No, you typically cannot. Most brokers and rebate providers have systems in place to detect and prevent this, as it violates their terms of service. The correct strategy, as outlined in our guide, is to use a dedicated and optimal rebate program for each different broker you trade with. This is the foundation of the multi-broker approach for maximizing earnings without risking your account.

What is the main difference between a direct broker rebate and an affiliate-linked rebate program?

    • Direct Broker Rebates are offered straight from the broker themselves, often as a loyalty incentive. They can be simpler but may offer lower rates.
    • Affiliate-Linked Rebate Programs are provided by third-party services that have partnerships with brokers. They are more common and often provide:
      • Higher rebate rates due to competition.
      • Access to rebates from a wide range of brokers.
      • Independent customer support dedicated to the rebate service.

How do I calculate my potential earnings from a forex cashback program?

Your potential earnings depend on your trading volume and the program’s specific rate. The key metric is pips per lot. Simply multiply the rebate rate (e.g., 0.8 pips per standard lot) by the number of lots you trade. For example, trading 10 standard lots with a 0.8 pip rebate would earn you 8 pips in cashback, which is then converted to your account currency. This is a partial refund on the transaction cost you’ve already paid.

Are there any risks or hidden fees associated with forex rebate programs?

Reputable forex rebate programs do not have hidden fees; their model is a share of the broker’s commission. The main “risk” is ensuring you choose a reliable provider. Always check for:

    • Transparent payment history and payment frequency.
    • Clear terms on minimum payouts.
    • Positive reviews from other traders.

The primary risk remains the trading itself, not the rebate.

What should I do if my rebate payments suddenly stop?

First, check your trading activity and the provider’s payment schedule. If payments are genuinely missing, contact the rebate provider’s support immediately. This highlights the importance of choosing a program with a strong reputation for reliable customer service and transparent operations. Keeping a personal log of your trades and expected rebates can also help you track and dispute any discrepancies.

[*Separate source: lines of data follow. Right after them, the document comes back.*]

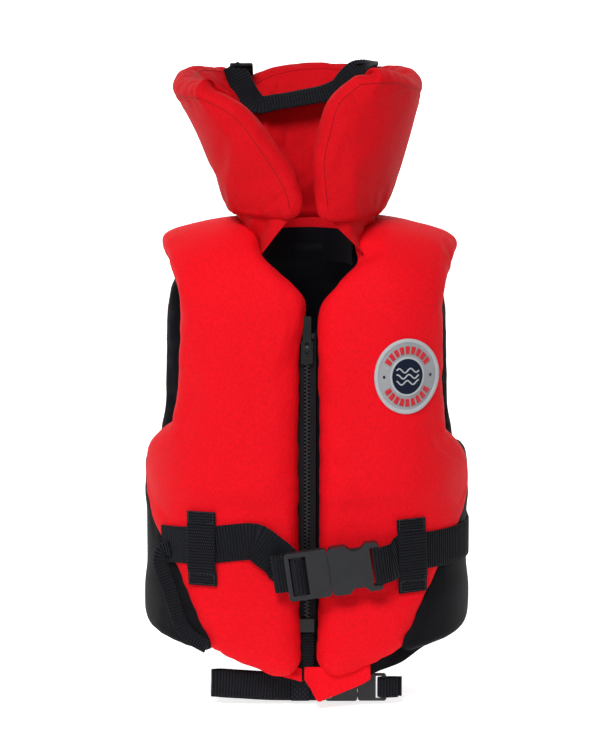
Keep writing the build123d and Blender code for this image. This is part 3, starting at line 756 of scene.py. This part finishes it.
def ribbon(name, path, across, width, thick=WEBBING_THICK, rib=0.0030):
    """Webbing along a path: transverse ribs, flat faces and rounded selvedges."""
    l, p, a = resample(path, RIBBON_STEP, across)
    tangent = unit(np.gradient(p, axis=0))
    a = unit(a - tangent * (a * tangent).sum(1, keepdims=True))
    n = np.cross(tangent, a)
    half, h = width / 2, thick / 2
    section = [(-1, 0)] + [(w, 1) for w in np.linspace(-0.97, 0.97, 9)] + [(1, 0)] + [
        (w, -1) for w in np.linspace(0.97, -0.97, 9)]
    ribs = 1 + RIB_HEIGHT / h * np.sin(2 * pi * l / rib)
    rows = []
    for w, side in section:
        groove = 1 - 0.10 * (abs(w) > 0.9)
        shift = a * (half * w) + n * (h * side * groove * ribs)[:, None]
        rows.append(p + shift)
    verts = np.stack(rows, 1)
    m, k = verts.shape[:2]
    index = np.arange(m * k).reshape(m, k)
    faces = [*grid_faces(np.c_[index, index[:, :1]]).tolist(), index[0, ::-1].tolist(),
             index[-1].tolist()]
    place = np.cumsum([0] + [np.linalg.norm(verts[0, (j + 1) % k] - verts[0, j])
                             for j in range(k)])
    uv = np.stack(np.broadcast_arrays(l[:, None], place), -1)
    uv_index = np.arange(m * (k + 1)).reshape(m, k + 1)
    uvs = np.concatenate([uv.reshape(-1, 2)[grid_faces(uv_index).ravel()], uv[0, k - 1::-1],
                          uv[-1, :k]])
    return link_mesh(name, verts.reshape(-1, 3), faces, uvs, (STRAP,))


def tube(name, points, radius, material, sides=6):
    """Thread of round section through points."""
    p = np.array(points, float)
    tangent = unit(np.gradient(p, axis=0))
    ref = np.where(np.abs(tangent[:, 2:3]) > 0.9, np.array([[1.0, 0, 0]]), np.array([[0, 0, 1.0]]))
    a = unit(np.cross(tangent, ref))
    b = np.cross(tangent, a)
    turn = np.linspace(0, 2 * pi, sides, endpoint=False)
    ring = p[:, None] + radius * (a[:, None] * np.cos(turn)[None, :, None]
                                  + b[:, None] * np.sin(turn)[None, :, None])
    index = np.arange(len(p) * sides).reshape(-1, sides)
    faces = [*grid_faces(np.c_[index, index[:, :1]]).tolist(), index[0, ::-1].tolist(),
             index[-1].tolist()]
    uvs = [(0.0003 * i, 0.0003 * k) for i, f in enumerate(faces) for k in range(len(f))]
    return link_mesh(name, ring.reshape(-1, 3), faces, uvs, (material,))


def join(name, objs):
    """One piece from several meshes."""
    with bpy.context.temp_override(active_object=objs[0], selected_editable_objects=objs):
        bpy.ops.object.join()
    objs[0].name = objs[0].data.name = name
    return objs[0]


STITCH, STITCH_GAP, STITCH_RADIUS = 0.0026, 0.0012, 0.00035


def stitches(points, out):
    """Row of short threads that lie along a path."""
    l, p, n = resample(points, 0.0004, out)
    n = unit(n)
    made = []
    at = 0.0
    dip = np.array([-1.0, 0.3, 0.6, 0.3, -1.0]) * STITCH_RADIUS
    while at + STITCH < l[-1]:
        pick = [np.searchsorted(l, at + STITCH * f) for f in (0, 0.25, 0.5, 0.75, 1)]
        made.append(tube("stitch", p[pick] + n[pick] * dip[:, None], STITCH_RADIUS,
                         THREAD_BLACK, 5))
        at += STITCH + STITCH_GAP
    return made


BUCKLE_TILT = radians(8)
BUCKLE_MOUTH = Vector((0.023, -0.130, 0.117))


def at_buckle(x, y, z=0.0):
    """Row frame point from the buckle's own: x along the belt from the mouth, y out, z up."""
    c, s = cos(BUCKLE_TILT), sin(BUCKLE_TILT)
    return np.array([BUCKLE_MOUTH.x + x * c - z * s, BUCKLE_MOUTH.y + y,
                     BUCKLE_MOUTH.z + x * s + z * c])


BUCKLE_ACROSS = np.array([-sin(BUCKLE_TILT), 0, cos(BUCKLE_TILT)])
UP = np.array([0, 0, 1.0])
OFF = WEBBING_THICK / 2 + 0.0004

# Left belt: sewn round the female bar, then round the side to the back.
s = np.arange(0.096, 0.596, 0.006)
z = smooth([(0.08, 0.1325), (0.14, 0.1335), (0.22, 0.1335), (0.60, BELT_Z)], s)
back_half = 2 * (FLAT + ARC + SIDE)
s_round = np.minimum(s, back_half)
body, _ = around(s_round, z, OFF)
beyond = np.maximum(s - back_half, 0)
body[:, 0] = np.where(s > back_half, -beyond, body[:, 0])
lead = [at_buckle(0.0445, -0.0061), at_buckle(0.0500, -0.0064), at_buckle(0.0545, -0.0050),
        at_buckle(0.0592, -0.0010), at_buckle(0.0640, 0.0040)]
path = np.concatenate([lead, body])
across = np.concatenate([[BUCKLE_ACROSS] * len(lead), [UP] * len(body)])
left_belt = ribbon("left_belt", path, across, WEBBING)
settle(left_belt, "torso", "webbing", "left_belt_webbing")

# Right belt: from its fold at the side, up over a kink and down into the ladder lock.
FOLD_S = float(arc_at(np.array(0.1475)))
s = np.arange(FOLD_S, 0.066, -0.005)
z = smooth([(0.055, 0.1460), (0.075, 0.1440), (0.106, 0.1400), (0.130, 0.1380),
            (FOLD_S + 0.01, 0.1350)], s)
body, _ = around(-s, z, OFF)
kink = [(-0.0560, -0.1205, 0.1455), (-0.0515, -0.1214, 0.1450), (-0.0470, -0.1222, 0.1425),
        (-0.0380, -0.1226, 0.1355), (-0.0270, -0.1226, 0.1265)]
kink_across = [(0.02, 0, 1), (0.18, 0, 1), (0.40, 0, 1), (0.42, 0, 1), (0.20, 0, 1)]
tail_in = [at_buckle(-0.0405, 0.0050), at_buckle(-0.0375, 0.0010), at_buckle(-0.0366, -0.0040),
           at_buckle(-0.0335, -0.0066), at_buckle(-0.0290, -0.0066), at_buckle(-0.0256, -0.0040),
           at_buckle(-0.0250, 0.0015)]
path = np.concatenate([body, kink, tail_in])
across = np.concatenate([[UP] * len(body), kink_across, [BUCKLE_ACROSS] * len(tail_in)])
right_belt = ribbon("right_belt", path, across, WEBBING)
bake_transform(right_belt)
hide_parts("right_belt_webbing")

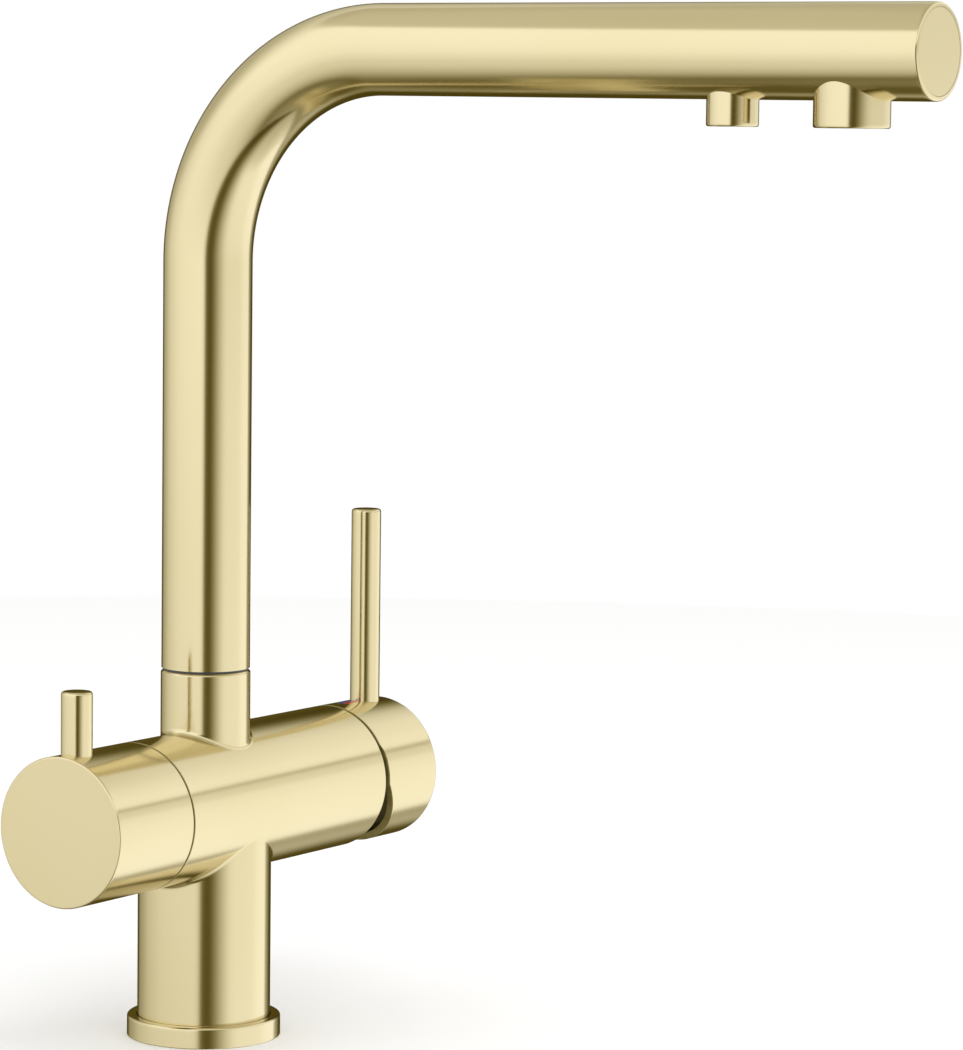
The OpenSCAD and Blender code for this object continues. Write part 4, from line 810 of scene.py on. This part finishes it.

Do rebate programs work with all types of forex trading accounts and strategies?

Generally, yes. Forex rebate programs are typically available for standard, ECN, and other common account types that generate spread- or commission-based revenue for the broker. They work with most trading strategies, including scalping, day trading, and swing trading. However, some brokers may exclude certain promotional or specific account types, so it’s always best to confirm with the rebate provider before signing up.

How can I combine multiple rebate programs effectively without breaking the rules?

The most effective and rule-compliant method is the multi-broker approach. Instead of trying to stack programs on one account, you:

    • Diversify your trading across several reputable brokers.
    • Research and sign up for the best individual rebate program available for each broker.
    • This strategy ensures you are always earning the maximum possible cashback on every trade you place, across your entire portfolio.

What are the most important factors to compare when choosing a rebate provider?

When evaluating forex rebate programs, focus on these key factors:

    • Rebate Rate (Pips per Lot): The actual cashback amount you receive.
    • Payment Frequency & Reliability: How often and how consistently you get paid.
    • Broker Coverage: The range of brokers they partner with.
    • Minimum Payout Threshold: The amount you must earn before you can withdraw.
    • User Reviews and Reputation: Feedback from the trading community on their trustworthiness and service.